O golpe afastou o fantasma da “Constituinte com Vargas”, que a classe dominante e o imperialismo rejeitavam. A mesma elite política que dera as cartas sob a ditadura do Estado Novo continuava no comando e podia, agora, convocar uma Constituinte sob o estrito controle de seus representantes.

O objetivo da direita aliada ao imperialismo era fixar limites à participação popular no regime que substituiria o Estado Novo. Os mesmos homens que apoiaram o golpe de 1937 agora retiravam Vargas do governo pois ele já não correspondia a seus interesses. O historiador Moniz Bandeira (que deixou a vida neste 10 de novembro de 2017, empobrecendo a inteligência brasileira) explicou: as “classes dominantes, associadas ao imperialismo norte-americano, já podiam dispensar os seus serviços”. Seu afastamento “não visava a eliminar o que havia de reacionário e sim o que existia de resistência nacional no Estado Novo”.

Nelson Werneck Sodré – que na época era capitão do Exército e alinhado com suas alas democráticas e avançadas – registrou aquela tensão em suas memórias apontando as forças antagônicas daquela conjuntura. De um lado, aqueles que instituíram o Estado Novo e apoiaram a ditadura de Vargas; de outro, aqueles que, animados pelo giro democrático de Getúlio Vargas, queriam uma Constituinte com Getúlio para que apenas depois dessa mudança institucional se fizesse a eleição democrática do novo presidente da República.
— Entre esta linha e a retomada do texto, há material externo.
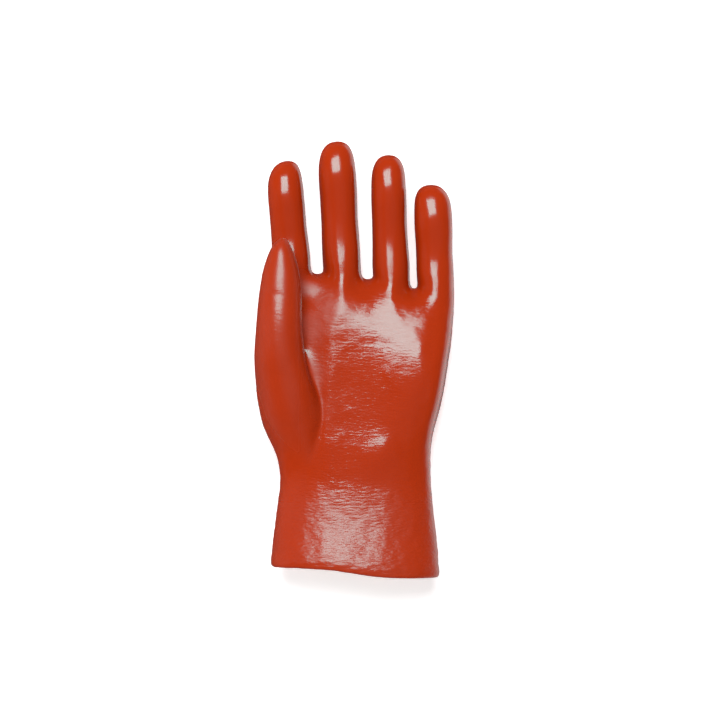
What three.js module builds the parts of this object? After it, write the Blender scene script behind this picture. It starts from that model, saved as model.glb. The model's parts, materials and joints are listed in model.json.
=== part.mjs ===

As opções não eram apenas formais mas refletiam posições de classe. Os banqueiros, industriais, latifundiários, representantes de grandes empresas multinacionais, principalmente norte-americanas, e a diplomacia dos EUA, estavam inquietos. Como forma, a ditadura, diz Sodré estava condenada. “Mas havia graves apreensões, generalizadas, a respeito do restabelecimento de determinados direitos, suspensos há tanto tempo. As classes dominantes receavam que, retirado o dique que se opusera ao avanço democrático, desde 1935, e que levara à instauração da ditadura em 1937, tudo fosse levado de roldão”.